• **SUPPLIED INFORMATION**
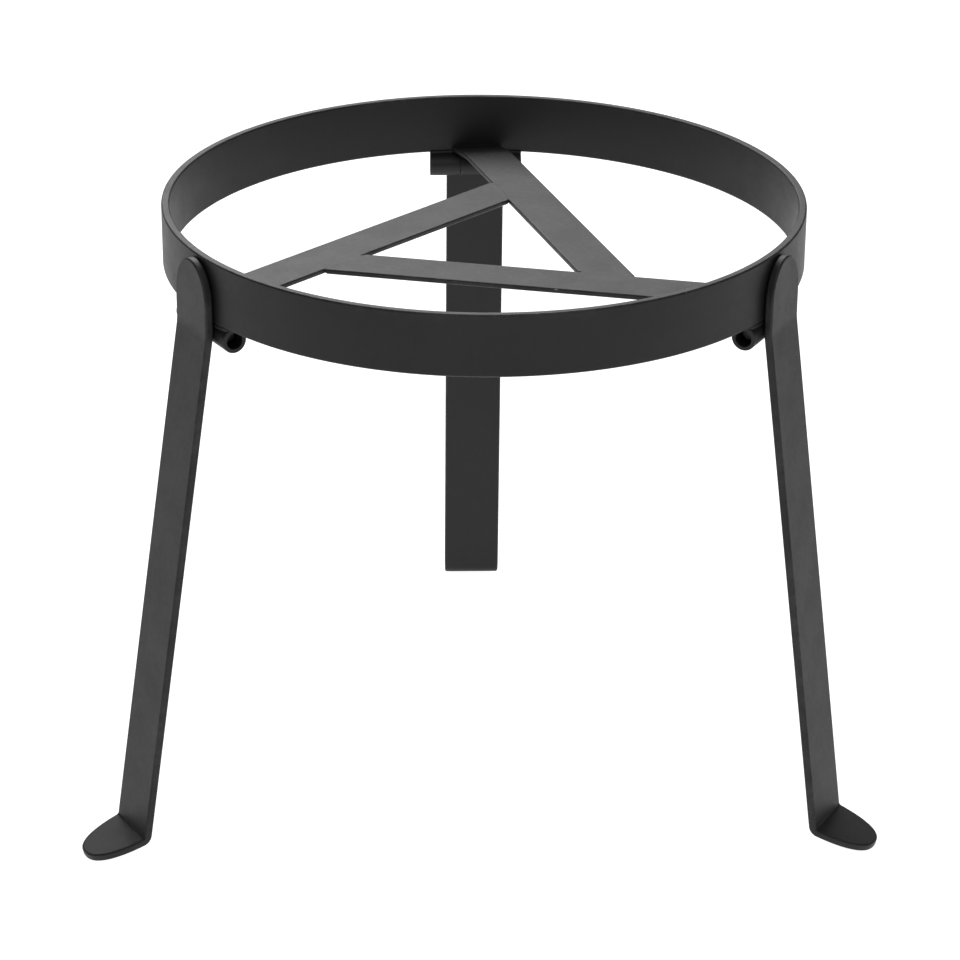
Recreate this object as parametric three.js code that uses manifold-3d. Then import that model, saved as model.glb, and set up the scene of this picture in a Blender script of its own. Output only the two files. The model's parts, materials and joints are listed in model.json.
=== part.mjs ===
// Propane burner stand: a rolled hoop with a three-bar grate inside its lower edge, carried by
// three flat-bar legs. Each leg turns on a barrel hinge under the hoop and folds in beneath it;
// its rounded top end lies on the outside of the hoop and stops it when the stand is open. The
// feet slope down, so the stand rests on their tips.
//
// Millimetres, +Z up, floor at Z = 0. The back leg points along +Y.

import * as THREE from "three";
import { mergeVertices } from "three/addons/utils/BufferGeometryUtils.js";
import Module from "manifold-3d";

const wasm = await Module();
wasm.setup();

// ---------------------------------------------------------------- driving dimensions

const STAND_HEIGHT = 300;
const FIT_GAP = 0.3; // air between pieces that touch or are welded
const EDGE_EASE = 0.6; // the small bevel of a sheared bar's edges

const HOOP_RADIUS = 155; // outside
const BAR_THICKNESS = 4; // the flat bar of hoop and legs
const HOOP_HEIGHT = 30;

const GRATE_BAR_WIDTH = 24;
const GRATE_BAR_THICKNESS = 2.5;
const GRATE_DROP = 23.5; // from the hoop's rim to the grate's top face
const GRATE_END_DIP = 3.4; // how far a bar's end is bent down to its hinge
const GRATE_END_LENGTH = 22; // the bent stretch
const GRATE_BEND_RADIUS = 60;
const GRATE_SKEW = THREE.MathUtils.degToRad(16.3); // a bar's angle off the radius it starts on

const HINGE_RADIUS = 6; // outside of the rolled barrels
const HINGE_BORE_RADIUS = 4;
const HINGE_WIDTH = 48;
const PIN_RADIUS = 3.65;
const PIN_LENGTH = 34; // its ends sit well inside the outer barrels

const LEG_WIDTH = 30;
const LEG_TOP_DROP = 1.8; // from the hoop's rim to the leg's tip
const KNEE_BEND_RADIUS = 30; // centre line of the bar
const ANKLE_BEND_RADIUS = 3.5; // centre line of the bar
const FOOT_LENGTH = 27.7; // centre line of the bar, from the ankle's corner to the tip
const FOOT_TILT = THREE.MathUtils.degToRad(14);

// Both ends of a leg are superellipses: the length over which the bar narrows, and the exponent.
const TOP_END = { taper: 19, exponent: 2 };
const FOOT_END = { taper: 34, exponent: 2.4 };

const HOOP_SEGMENTS = 144;
const BARREL_SEGMENTS = 40;
const END_SEGMENTS = 28; // round one end of a leg
const BEND_STEP = THREE.MathUtils.degToRad(5);

// ---------------------------------------------------------------- derived places

const hoopTop = STAND_HEIGHT;
const hoopBottom = hoopTop - HOOP_HEIGHT;
const legInnerFace = HOOP_RADIUS + FIT_GAP;
const legCentre = legInnerFace + BAR_THICKNESS / 2;
const hingeAxisRadius = legInnerFace - FIT_GAP - HINGE_RADIUS;
const hingeAxisHeight = hoopBottom - FIT_GAP - HINGE_RADIUS;
const barrelWidth = HINGE_WIDTH / 3 - FIT_GAP;

const ankleHeight = (BAR_THICKNESS / 2) * Math.cos(FOOT_TILT) + FOOT_LENGTH * Math.sin(FOOT_TILT);

// The stations round the hoop, one leg, hinge and grate bar at each, in degrees. The knees are
// bent by hand, so no two legs splay quite alike.
const STATIONS = [
  { place: "back", azimuth: 90, splay: 6.5 },
  { place: "front_left", azimuth: 210, splay: 9.2 },
  { place: "front_right", azimuth: 330, splay: 7.9 },
];

// ---------------------------------------------------------------- materials

const blackCoat = { color: 0x1b1b1c, roughness: 0.55, metalness: 0.1 };
const bareSteel = { color: 0x5a5a5c, roughness: 0.4, metalness: 0.9 };

function piece(name, geometry, look) {
  const mesh = new THREE.Mesh(geometry, new THREE.MeshStandardMaterial(look));
  mesh.name = name;
  return mesh;
}

// ---------------------------------------------------------------- solids

function solidFrom(geometry) {
  const bare = geometry.clone();
  bare.deleteAttribute("normal");
  bare.deleteAttribute("uv");
  const merged = mergeVertices(bare, 1e-4);
  return new wasm.Manifold(
    new wasm.Mesh({
      numProp: 3,
      vertProperties: merged.attributes.position.array,
      triVerts: new Uint32Array(merged.index.array),
    }),
  );
}

function geometryFrom(solid) {
  const mesh = solid.getMesh();
  const geometry = new THREE.BufferGeometry();
  geometry.setAttribute("position", new THREE.BufferAttribute(mesh.vertProperties, 3));
  geometry.setIndex(new THREE.BufferAttribute(mesh.triVerts, 1));
  geometry.computeVertexNormals();
  return geometry;
}

// A hollow body: a closed loop of (radius, height) points turned about Y.
function turned(loop, segments) {
  return new THREE.LatheGeometry([...loop, loop[0].clone()], segments);
}

// A rectangle of (radius, height) points with eased corners, in the order that makes a turned
// body face out.
function easedSection(inner, outer, low, high, ease) {
  const corners = [
    [inner + ease, low],
    [outer - ease, low],
    [outer, low + ease],
    [outer, high - ease],
    [outer - ease, high],
    [inner + ease, high],
    [inner, high - ease],
    [inner, low + ease],
  ];
  return corners.map(([radius, height]) => new THREE.Vector2(radius, height));
}

// ---------------------------------------------------------------- bent flat bar

// Points along a chain of straight runs joined by arcs, each with the direction of travel there.
function bentPath(corners, radii) {
  const along = (angle, length) => new THREE.Vector2(length * Math.cos(angle), length * Math.sin(angle));
  const heading = (a, b) => Math.atan2(b.y - a.y, b.x - a.x);
  const last = corners.length - 1;
  const path = [{ point: corners[0], angle: heading(corners[0], corners[1]) }];
  radii.forEach((radius, i) => {
    const corner = corners[i + 1];
    const from = heading(corners[i], corner);
    const turn = heading(corner, corners[i + 2]) - from;
    const side = Math.sign(turn) * radius;
    const start = corner.clone().sub(along(from, radius * Math.tan(Math.abs(turn) / 2)));
    const centre = start.add(along(from + Math.PI / 2, side));
    const steps = Math.ceil(Math.abs(turn) / BEND_STEP);
    for (let k = 0; k <= steps; k++) {
      const angle = from + (turn * k) / steps;
      path.push({ point: centre.clone().sub(along(angle + Math.PI / 2, side)), angle });
    }
  });
  path.push({ point: corners[last], angle: heading(corners[last - 1], corners[last]) });
  return path;
}

// A flat bar that follows a path in the XZ plane, with its width along Y and its long edges eased.
function barAlong(path, width, thickness) {
  const reach = thickness / 2 - EDGE_EASE;
  const offset = (side) =>
    path.map(({ point, angle }) => {
      const normal = new THREE.Vector2(-Math.sin(angle), Math.cos(angle));
      return point.clone().add(normal.multiplyScalar(side * reach));
    });
  const outline = new THREE.Shape([...offset(1), ...offset(-1).reverse()]);
  const depth = width - 2 * EDGE_EASE;
  return new THREE.ExtrudeGeometry(outline, {
    depth,
    bevelSize: EDGE_EASE,
    bevelThickness: EDGE_EASE,
    bevelSegments: 1,
  })
    .rotateX(Math.PI / 2)
    .translate(0, depth / 2, 0);
}

// ---------------------------------------------------------------- hoop

function hoopGeometry() {
  const inner = HOOP_RADIUS - BAR_THICKNESS;
  const section = easedSection(inner, HOOP_RADIUS, hoopBottom, hoopTop, EDGE_EASE);
  return turned(section, HOOP_SEGMENTS).rotateX(Math.PI / 2);
}

// ---------------------------------------------------------------- grate

// One grate bar. It starts at the hoop's wall over a hinge, runs past the hoop's axis at a fixed
// distance, and butts against the next bar, so the three close a triangle. In the bar's own frame
// x runs inwards along it and the hoop's axis is at (0, -passing distance).
function grateBarGeometry() {
  const wallCut = HOOP_RADIUS - BAR_THICKNESS - 3 * FIT_GAP;
  const passing = wallCut * Math.sin(GRATE_SKEW);
  const half = GRATE_BAR_WIDTH / 2;
  const nextEdge = passing - half - FIT_GAP;
  const wallX = (y) => (Math.sin(GRATE_SKEW) * (y + passing) - wallCut) / Math.cos(GRATE_SKEW);
  const buttX = (y) => (nextEdge + Math.cos(Math.PI / 3) * (y + passing)) / Math.sin(Math.PI / 3);

  const middle = hoopTop - GRATE_DROP - GRATE_BAR_THICKNESS / 2;
  const corners = [
    new THREE.Vector2(wallX(-half) - half, middle - GRATE_END_DIP * (1 + half / GRATE_END_LENGTH)),
    new THREE.Vector2(wallX(0) + GRATE_END_LENGTH, middle),
    new THREE.Vector2(buttX(half) + half, middle),
  ];
  const path = bentPath(corners, [GRATE_BEND_RADIUS]);
  const bar = barAlong(path, GRATE_BAR_WIDTH, GRATE_BAR_THICKNESS);
  const plan = new THREE.Shape([
    new THREE.Vector2(wallX(-half), -half),
    new THREE.Vector2(buttX(-half), -half),
    new THREE.Vector2(buttX(half), half),
    new THREE.Vector2(wallX(half), half),
  ]);
  const trim = new THREE.ExtrudeGeometry(plan, { depth: STAND_HEIGHT, bevelEnabled: false });
  return geometryFrom(solidFrom(bar).intersect(solidFrom(trim))).translate(0, passing, 0);
}

// ---------------------------------------------------------------- hinge

function barrelGeometry(along) {
  const half = barrelWidth / 2;
  const section = easedSection(HINGE_BORE_RADIUS, HINGE_RADIUS, -half, half, EDGE_EASE / 2);
  return turned(section, BARREL_SEGMENTS).translate(hingeAxisRadius, along, hingeAxisHeight);
}

function pinGeometry() {
  const half = PIN_LENGTH / 2;
  const profile = [
    new THREE.Vector2(0, -half),
    new THREE.Vector2(PIN_RADIUS - EDGE_EASE, -half),
    new THREE.Vector2(PIN_RADIUS, EDGE_EASE - half),
    new THREE.Vector2(PIN_RADIUS, half - EDGE_EASE),
    new THREE.Vector2(PIN_RADIUS - EDGE_EASE, half),
    new THREE.Vector2(0, half),
  ];
  const pin = new THREE.LatheGeometry(profile, BARREL_SEGMENTS);
  return pin.translate(hingeAxisRadius, 0, hingeAxisHeight);
}

// ---------------------------------------------------------------- leg

// The corners of the bar's centre line, in the (radius, height) plane, from its top to its foot.
function legCorners(splay) {
  const lean = Math.tan(THREE.MathUtils.degToRad(splay));
  const ankle = new THREE.Vector2(legCentre + lean * (hingeAxisHeight - ankleHeight), ankleHeight);
  const foot = new THREE.Vector2(Math.cos(FOOT_TILT), -Math.sin(FOOT_TILT));
  return [
    new THREE.Vector2(legCentre, hoopTop - LEG_TOP_DROP),
    new THREE.Vector2(legCentre, hingeAxisHeight),
    ankle,
    ankle.clone().add(foot.multiplyScalar(FOOT_LENGTH)),
  ];
}

// A long plate in the XY plane, reaching back along -x from a superellipse end whose tip is at x = 0.
function roundedPlate({ taper, exponent }, length, depth) {
  const half = LEG_WIDTH / 2;
  const power = (value) => Math.sign(value) * Math.abs(value) ** (2 / exponent);
  const outline = [new THREE.Vector2(-length, -LEG_WIDTH), new THREE.Vector2(-taper, -LEG_WIDTH)];
  for (let k = 0; k <= END_SEGMENTS; k++) {
    const turn = (k / END_SEGMENTS - 0.5) * Math.PI;
    outline.push(new THREE.Vector2((power(Math.cos(turn)) - 1) * taper, power(Math.sin(turn)) * half));
  }
  outline.push(new THREE.Vector2(-taper, LEG_WIDTH), new THREE.Vector2(-length, LEG_WIDTH));
  const plate = new THREE.ExtrudeGeometry(new THREE.Shape(outline), { depth, bevelEnabled: false });
  return plate.translate(0, 0, -depth / 2);
}

function legGeometry(splay) {
  const room = 4 * STAND_HEIGHT;
  const corners = legCorners(splay);
  const tip = corners[corners.length - 1];
  const topEnd = roundedPlate(TOP_END, room, room)
    .rotateY(-Math.PI / 2)
    .translate(0, 0, hoopTop - LEG_TOP_DROP);
  const footEnd = roundedPlate(FOOT_END, room, room).rotateY(FOOT_TILT).translate(tip.x, 0, tip.y);
  const path = bentPath(corners, [KNEE_BEND_RADIUS, ANKLE_BEND_RADIUS]);
  const bar = solidFrom(barAlong(path, LEG_WIDTH, BAR_THICKNESS));
  return geometryFrom(bar.intersect(solidFrom(topEnd)).intersect(solidFrom(footEnd)));
}

// ---------------------------------------------------------------- assembly

const stand = new THREE.Group();
stand.add(piece("hoop", hoopGeometry(), blackCoat));

for (const { place, azimuth, splay } of STATIONS) {
  const station = new THREE.Group();
  station.rotation.z = THREE.MathUtils.degToRad(azimuth);
  station.add(piece(`leg_${place}`, legGeometry(splay), blackCoat));
  station.add(piece(`hinge_barrel_mid_${place}`, barrelGeometry(0), blackCoat));
  // Left and right as seen from the hoop's axis.
  for (const [side, way] of [["left", 1], ["right", -1]]) {
    const along = (way * HINGE_WIDTH) / 3;
    station.add(piece(`hinge_barrel_${side}_${place}`, barrelGeometry(along), blackCoat));
  }
  station.add(piece(`hinge_pin_${place}`, pinGeometry(), bareSteel));

  const bar = piece(`grate_bar_${place}`, grateBarGeometry(), blackCoat);
  bar.rotation.z = Math.PI + GRATE_SKEW;
  station.add(bar);
  stand.add(station);
}

// The origin lies on the floor under the middle of the stand's box.
const middle = new THREE.Box3().setFromObject(stand, true).getCenter(new THREE.Vector3());
const root = new THREE.Group();
stand.position.set(-middle.x, -middle.y, 0);
root.add(stand);

export default root;
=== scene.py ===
"""Looks of the propane burner stand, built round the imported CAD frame.

The stand is flat bar with a satin black powder coat: a rolled hoop, three grate bars, three
folding legs, tube hinges and small weld beads. Every piece is in metres in the CAD frame.
"""

import json
import math

import bpy
import numpy as np
from mathutils import Matrix, Vector, noise


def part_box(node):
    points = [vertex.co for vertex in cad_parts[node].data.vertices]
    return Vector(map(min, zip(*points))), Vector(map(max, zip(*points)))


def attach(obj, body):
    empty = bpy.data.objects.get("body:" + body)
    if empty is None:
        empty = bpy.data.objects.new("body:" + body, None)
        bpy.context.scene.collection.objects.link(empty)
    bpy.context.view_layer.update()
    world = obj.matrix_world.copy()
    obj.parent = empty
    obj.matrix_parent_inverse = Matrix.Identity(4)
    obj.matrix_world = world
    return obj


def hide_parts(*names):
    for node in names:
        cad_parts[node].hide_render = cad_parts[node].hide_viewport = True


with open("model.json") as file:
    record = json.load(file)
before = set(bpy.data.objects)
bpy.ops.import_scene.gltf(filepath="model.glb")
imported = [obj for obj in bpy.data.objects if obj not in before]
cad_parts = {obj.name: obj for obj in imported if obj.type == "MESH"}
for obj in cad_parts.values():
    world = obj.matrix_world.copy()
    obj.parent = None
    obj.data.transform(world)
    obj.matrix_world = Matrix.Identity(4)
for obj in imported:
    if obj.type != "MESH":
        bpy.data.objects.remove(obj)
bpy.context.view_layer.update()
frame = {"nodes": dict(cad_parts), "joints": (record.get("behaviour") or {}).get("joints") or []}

MM = 0.001

# ---------------------------------------------------------------- places read from the frame

hoop_low, hoop_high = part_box("hoop")
leg_low, leg_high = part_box("leg_back")
barrel_low, barrel_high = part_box("hinge_barrel_mid_back")
_, grate_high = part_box("grate_bar_back")
hinges = {j["child"]: Vector(j["pos_m"]) for j in frame["joints"]}

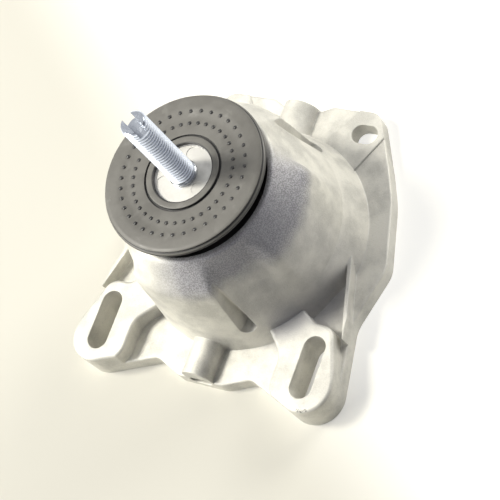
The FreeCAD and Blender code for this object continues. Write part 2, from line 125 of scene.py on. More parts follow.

• **EXERCISE REQUIREMENTS**
Print from the first line through the line that contains "const GRATE_SKEW = THREE.MathUtils.degToRad(16.3);", please, including both, and leave out every line outside that stretch.

• **TASK OUTPUT**
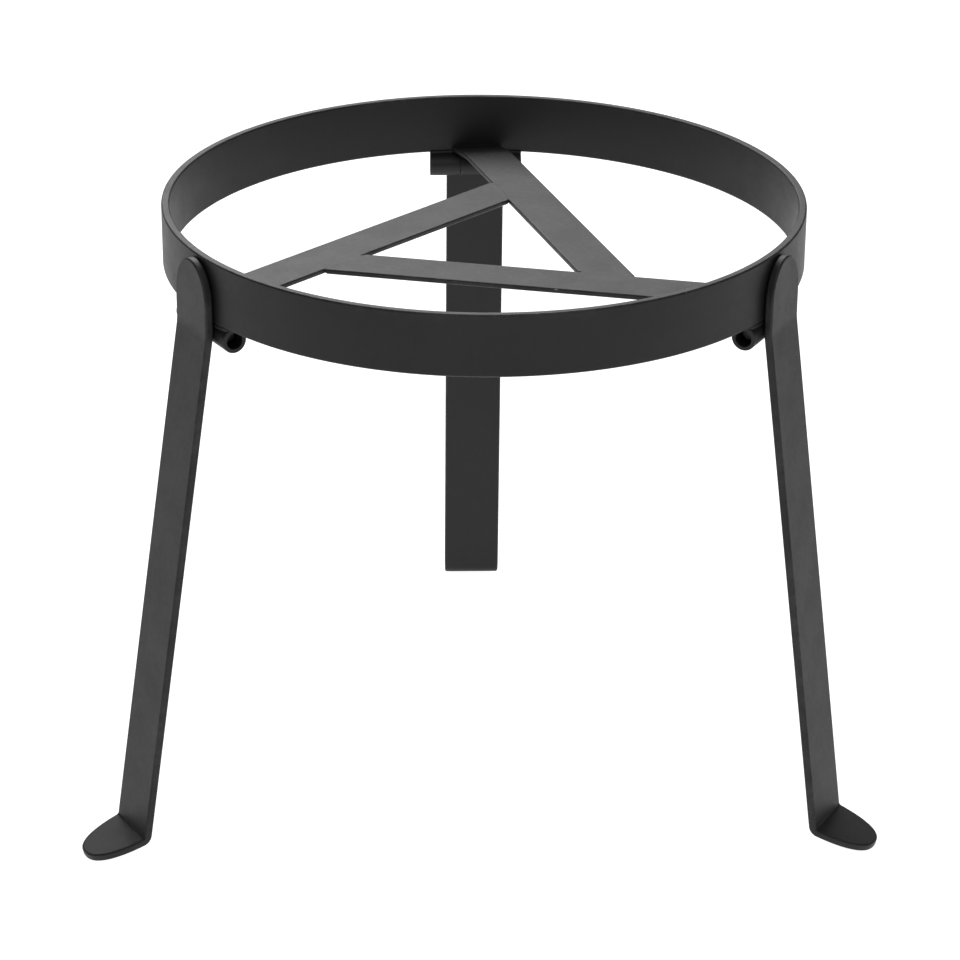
Recreate this object as parametric three.js code that uses manifold-3d. Then import that model, saved as model.glb, and set up the scene of this picture in a Blender script of its own. Output only the two files. The model's parts, materials and joints are listed in model.json.
=== part.mjs ===
// Propane burner stand: a rolled hoop with a three-bar grate inside its lower edge, carried by
// three flat-bar legs. Each leg turns on a barrel hinge under the hoop and folds in beneath it;
// its rounded top end lies on the outside of the hoop and stops it when the stand is open. The
// feet slope down, so the stand rests on their tips.
//
// Millimetres, +Z up, floor at Z = 0. The back leg points along +Y.

import * as THREE from "three";
import { mergeVertices } from "three/addons/utils/BufferGeometryUtils.js";
import Module from "manifold-3d";

const wasm = await Module();
wasm.setup();

// ---------------------------------------------------------------- driving dimensions

const STAND_HEIGHT = 300;
const FIT_GAP = 0.3; // air between pieces that touch or are welded
const EDGE_EASE = 0.6; // the small bevel of a sheared bar's edges

const HOOP_RADIUS = 155; // outside
const BAR_THICKNESS = 4; // the flat bar of hoop and legs
const HOOP_HEIGHT = 30;

const GRATE_BAR_WIDTH = 24;
const GRATE_BAR_THICKNESS = 2.5;
const GRATE_DROP = 23.5; // from the hoop's rim to the grate's top face
const GRATE_END_DIP = 3.4; // how far a bar's end is bent down to its hinge
const GRATE_END_LENGTH = 22; // the bent stretch
const GRATE_BEND_RADIUS = 60;
const GRATE_SKEW = THREE.MathUtils.degToRad(16.3); // a bar's angle off the radius it starts on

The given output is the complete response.